DATASET RECORDS
-------------------------
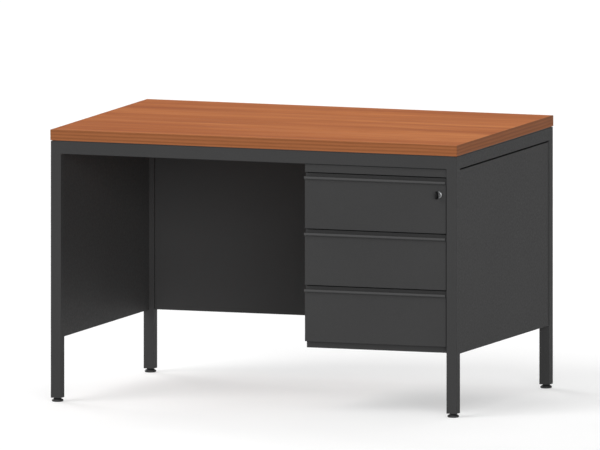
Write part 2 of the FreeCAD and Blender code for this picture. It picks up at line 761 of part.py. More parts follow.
-------------------------
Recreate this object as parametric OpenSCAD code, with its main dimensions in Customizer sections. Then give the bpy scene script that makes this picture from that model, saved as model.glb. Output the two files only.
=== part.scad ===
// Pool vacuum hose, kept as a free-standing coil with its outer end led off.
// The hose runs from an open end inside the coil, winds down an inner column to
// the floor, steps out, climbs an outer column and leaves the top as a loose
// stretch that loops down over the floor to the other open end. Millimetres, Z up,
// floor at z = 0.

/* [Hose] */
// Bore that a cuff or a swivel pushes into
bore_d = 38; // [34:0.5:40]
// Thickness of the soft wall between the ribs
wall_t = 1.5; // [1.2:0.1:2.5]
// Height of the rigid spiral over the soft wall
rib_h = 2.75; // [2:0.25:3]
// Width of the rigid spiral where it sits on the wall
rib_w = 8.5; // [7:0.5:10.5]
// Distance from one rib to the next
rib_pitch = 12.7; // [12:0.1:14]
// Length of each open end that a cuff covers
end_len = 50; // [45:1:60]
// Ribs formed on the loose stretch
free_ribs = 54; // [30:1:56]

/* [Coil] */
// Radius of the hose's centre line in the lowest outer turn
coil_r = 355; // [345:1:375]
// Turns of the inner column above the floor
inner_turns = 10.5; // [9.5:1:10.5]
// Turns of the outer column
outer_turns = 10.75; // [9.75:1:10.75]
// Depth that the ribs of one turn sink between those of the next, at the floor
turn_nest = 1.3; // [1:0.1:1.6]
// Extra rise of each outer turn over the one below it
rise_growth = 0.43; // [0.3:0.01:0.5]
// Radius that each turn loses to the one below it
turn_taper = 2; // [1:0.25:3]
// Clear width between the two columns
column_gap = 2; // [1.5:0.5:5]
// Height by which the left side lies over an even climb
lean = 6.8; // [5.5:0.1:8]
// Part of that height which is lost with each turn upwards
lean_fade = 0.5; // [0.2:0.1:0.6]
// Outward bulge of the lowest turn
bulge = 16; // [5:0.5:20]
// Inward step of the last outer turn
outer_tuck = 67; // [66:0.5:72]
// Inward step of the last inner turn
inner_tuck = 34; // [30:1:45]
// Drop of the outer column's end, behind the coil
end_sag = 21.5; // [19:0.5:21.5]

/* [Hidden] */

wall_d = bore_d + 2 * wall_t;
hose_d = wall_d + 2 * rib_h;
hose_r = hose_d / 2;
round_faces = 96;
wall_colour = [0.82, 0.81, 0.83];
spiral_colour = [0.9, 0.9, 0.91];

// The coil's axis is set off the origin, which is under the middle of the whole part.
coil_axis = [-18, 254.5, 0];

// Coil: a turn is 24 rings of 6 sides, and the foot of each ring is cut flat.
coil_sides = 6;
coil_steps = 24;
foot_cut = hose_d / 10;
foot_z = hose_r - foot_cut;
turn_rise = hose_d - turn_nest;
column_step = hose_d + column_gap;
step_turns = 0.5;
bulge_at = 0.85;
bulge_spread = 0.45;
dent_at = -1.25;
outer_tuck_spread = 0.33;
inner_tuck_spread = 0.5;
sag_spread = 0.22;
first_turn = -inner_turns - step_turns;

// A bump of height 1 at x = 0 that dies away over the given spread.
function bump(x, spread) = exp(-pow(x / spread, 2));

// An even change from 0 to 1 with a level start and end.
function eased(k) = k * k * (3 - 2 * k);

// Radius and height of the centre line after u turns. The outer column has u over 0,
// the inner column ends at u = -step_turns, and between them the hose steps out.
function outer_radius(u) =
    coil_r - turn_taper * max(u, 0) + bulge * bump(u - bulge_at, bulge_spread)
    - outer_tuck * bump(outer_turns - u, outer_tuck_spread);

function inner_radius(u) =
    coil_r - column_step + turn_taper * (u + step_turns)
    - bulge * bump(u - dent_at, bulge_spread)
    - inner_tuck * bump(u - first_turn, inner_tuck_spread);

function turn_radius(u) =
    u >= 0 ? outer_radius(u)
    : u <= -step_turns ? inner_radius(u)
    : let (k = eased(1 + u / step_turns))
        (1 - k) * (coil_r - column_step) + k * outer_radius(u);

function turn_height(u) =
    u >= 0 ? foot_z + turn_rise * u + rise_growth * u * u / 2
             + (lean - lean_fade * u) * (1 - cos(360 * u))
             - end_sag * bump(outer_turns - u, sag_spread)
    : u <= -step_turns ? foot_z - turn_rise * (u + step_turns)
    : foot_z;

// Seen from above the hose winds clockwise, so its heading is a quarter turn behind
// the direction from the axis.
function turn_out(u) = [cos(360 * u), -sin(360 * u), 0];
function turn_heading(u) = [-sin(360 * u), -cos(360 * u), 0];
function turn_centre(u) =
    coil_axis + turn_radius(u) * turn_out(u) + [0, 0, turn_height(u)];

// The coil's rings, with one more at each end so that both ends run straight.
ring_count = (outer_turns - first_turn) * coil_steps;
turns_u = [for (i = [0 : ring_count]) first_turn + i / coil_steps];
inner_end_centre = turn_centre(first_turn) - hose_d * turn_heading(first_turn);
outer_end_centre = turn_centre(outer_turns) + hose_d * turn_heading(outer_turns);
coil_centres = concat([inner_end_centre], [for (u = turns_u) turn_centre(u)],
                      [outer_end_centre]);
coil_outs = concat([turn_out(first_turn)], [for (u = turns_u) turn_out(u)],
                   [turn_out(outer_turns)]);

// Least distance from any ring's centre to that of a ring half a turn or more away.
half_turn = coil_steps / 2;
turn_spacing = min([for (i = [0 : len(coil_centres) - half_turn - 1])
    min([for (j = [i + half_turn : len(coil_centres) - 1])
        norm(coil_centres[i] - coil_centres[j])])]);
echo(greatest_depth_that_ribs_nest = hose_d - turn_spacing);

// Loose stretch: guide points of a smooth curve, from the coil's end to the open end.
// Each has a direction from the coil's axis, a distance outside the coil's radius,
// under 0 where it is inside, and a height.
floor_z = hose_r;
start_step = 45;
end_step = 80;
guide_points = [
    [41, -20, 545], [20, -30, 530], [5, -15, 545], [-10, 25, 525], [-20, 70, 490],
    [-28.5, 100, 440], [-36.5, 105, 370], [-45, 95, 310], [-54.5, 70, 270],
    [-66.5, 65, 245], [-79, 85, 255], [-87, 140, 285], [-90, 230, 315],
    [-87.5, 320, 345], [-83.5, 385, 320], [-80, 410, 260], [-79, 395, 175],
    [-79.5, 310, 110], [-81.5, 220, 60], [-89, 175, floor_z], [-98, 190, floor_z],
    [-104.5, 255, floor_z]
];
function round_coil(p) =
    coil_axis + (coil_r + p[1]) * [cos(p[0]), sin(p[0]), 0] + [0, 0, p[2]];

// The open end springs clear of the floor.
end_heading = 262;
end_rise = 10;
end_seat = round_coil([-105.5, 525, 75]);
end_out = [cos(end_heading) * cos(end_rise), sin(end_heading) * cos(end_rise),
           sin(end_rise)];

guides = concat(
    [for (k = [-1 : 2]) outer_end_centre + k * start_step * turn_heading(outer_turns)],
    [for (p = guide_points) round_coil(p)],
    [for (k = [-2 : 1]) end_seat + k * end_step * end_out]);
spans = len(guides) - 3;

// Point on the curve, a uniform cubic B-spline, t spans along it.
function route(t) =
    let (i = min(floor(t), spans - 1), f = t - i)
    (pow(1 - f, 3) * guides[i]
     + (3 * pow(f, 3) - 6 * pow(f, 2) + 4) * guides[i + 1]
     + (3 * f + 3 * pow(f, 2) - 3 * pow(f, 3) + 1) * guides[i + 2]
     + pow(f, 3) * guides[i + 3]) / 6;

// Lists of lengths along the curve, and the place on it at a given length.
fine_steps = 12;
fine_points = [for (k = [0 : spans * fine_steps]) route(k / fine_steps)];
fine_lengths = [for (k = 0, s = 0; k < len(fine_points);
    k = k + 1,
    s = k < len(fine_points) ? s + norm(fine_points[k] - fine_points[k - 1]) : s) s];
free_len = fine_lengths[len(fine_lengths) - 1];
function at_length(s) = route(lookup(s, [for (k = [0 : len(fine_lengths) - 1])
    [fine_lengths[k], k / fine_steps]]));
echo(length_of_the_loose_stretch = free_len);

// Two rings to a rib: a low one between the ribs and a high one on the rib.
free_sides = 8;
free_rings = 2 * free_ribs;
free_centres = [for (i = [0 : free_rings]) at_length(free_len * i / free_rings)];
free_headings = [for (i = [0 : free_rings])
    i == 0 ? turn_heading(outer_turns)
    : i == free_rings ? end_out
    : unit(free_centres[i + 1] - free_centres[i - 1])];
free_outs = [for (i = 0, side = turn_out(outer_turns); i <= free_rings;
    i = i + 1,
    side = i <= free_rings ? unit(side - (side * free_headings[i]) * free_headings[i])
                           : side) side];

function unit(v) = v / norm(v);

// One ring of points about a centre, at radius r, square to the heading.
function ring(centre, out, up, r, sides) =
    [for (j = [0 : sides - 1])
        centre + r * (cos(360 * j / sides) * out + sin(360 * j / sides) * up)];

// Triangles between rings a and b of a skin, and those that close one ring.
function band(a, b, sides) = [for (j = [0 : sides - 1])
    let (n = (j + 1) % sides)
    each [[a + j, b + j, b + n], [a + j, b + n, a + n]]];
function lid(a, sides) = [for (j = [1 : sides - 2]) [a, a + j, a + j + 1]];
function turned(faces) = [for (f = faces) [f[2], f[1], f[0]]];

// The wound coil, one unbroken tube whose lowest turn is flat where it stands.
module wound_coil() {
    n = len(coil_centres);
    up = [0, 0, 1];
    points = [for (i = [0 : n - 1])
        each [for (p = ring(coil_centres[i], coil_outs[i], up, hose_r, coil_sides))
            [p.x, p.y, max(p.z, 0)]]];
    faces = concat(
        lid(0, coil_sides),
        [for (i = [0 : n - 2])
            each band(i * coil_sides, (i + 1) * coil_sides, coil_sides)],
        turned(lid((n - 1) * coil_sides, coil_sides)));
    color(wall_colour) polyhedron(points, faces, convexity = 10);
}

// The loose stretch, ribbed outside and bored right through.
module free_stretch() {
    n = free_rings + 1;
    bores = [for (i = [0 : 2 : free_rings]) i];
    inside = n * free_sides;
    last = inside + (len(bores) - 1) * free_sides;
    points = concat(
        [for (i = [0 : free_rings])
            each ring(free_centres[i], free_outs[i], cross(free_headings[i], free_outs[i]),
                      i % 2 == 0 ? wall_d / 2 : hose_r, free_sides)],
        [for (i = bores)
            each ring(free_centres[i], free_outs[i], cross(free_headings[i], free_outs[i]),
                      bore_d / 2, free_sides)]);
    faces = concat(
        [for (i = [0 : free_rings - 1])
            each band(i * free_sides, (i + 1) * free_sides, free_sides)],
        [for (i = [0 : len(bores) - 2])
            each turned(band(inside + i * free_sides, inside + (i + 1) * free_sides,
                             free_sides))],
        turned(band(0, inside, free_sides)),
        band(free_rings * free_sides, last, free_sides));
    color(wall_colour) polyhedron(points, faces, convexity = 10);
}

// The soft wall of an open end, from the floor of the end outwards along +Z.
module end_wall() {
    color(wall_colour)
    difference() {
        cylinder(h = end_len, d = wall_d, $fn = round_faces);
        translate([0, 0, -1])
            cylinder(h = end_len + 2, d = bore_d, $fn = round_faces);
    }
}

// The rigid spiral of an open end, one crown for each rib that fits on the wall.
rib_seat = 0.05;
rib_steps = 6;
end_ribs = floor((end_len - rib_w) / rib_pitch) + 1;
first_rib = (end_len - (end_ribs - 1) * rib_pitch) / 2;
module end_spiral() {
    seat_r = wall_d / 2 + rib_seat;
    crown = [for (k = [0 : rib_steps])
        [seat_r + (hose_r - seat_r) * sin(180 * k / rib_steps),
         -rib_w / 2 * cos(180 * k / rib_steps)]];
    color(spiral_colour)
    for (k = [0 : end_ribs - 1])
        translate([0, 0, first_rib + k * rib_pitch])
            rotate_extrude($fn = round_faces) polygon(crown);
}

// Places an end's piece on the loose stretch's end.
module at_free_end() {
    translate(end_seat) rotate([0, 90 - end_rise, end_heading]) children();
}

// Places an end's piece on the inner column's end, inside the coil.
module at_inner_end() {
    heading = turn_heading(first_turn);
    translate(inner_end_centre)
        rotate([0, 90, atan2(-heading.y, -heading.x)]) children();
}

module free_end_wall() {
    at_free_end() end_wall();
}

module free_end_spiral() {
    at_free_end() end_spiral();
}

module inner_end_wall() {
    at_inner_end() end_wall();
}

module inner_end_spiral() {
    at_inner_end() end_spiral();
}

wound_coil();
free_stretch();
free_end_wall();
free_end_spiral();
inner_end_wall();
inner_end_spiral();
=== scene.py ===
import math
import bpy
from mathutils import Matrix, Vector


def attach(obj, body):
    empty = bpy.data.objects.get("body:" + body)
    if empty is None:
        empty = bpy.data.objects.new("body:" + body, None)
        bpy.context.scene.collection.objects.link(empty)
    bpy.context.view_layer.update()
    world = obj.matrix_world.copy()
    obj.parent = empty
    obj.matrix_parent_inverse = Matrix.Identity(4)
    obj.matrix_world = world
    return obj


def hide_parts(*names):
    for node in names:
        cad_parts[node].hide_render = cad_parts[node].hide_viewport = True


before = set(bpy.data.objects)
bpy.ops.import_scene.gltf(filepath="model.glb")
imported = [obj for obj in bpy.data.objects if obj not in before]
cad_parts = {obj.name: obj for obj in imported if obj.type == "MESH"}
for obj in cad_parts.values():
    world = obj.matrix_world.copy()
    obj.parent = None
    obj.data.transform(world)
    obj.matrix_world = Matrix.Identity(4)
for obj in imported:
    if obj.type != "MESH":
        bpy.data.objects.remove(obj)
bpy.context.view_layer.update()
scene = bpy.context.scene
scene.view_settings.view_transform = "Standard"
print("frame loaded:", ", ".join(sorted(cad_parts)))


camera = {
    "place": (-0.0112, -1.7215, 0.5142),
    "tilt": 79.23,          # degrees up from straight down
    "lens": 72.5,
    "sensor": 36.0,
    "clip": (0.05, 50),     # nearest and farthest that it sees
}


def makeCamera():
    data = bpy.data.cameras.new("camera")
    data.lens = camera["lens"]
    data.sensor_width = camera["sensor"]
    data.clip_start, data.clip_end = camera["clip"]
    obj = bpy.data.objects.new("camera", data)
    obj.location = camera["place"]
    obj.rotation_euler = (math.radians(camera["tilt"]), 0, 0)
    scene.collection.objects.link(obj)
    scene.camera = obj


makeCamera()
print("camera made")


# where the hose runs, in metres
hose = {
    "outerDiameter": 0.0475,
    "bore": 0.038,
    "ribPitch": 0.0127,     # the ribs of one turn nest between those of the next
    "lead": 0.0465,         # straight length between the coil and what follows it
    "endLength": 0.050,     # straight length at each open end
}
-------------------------
THE PROBLEM
Count the lines above that contain the word "node". Give only the number.

FINAL RESULT
2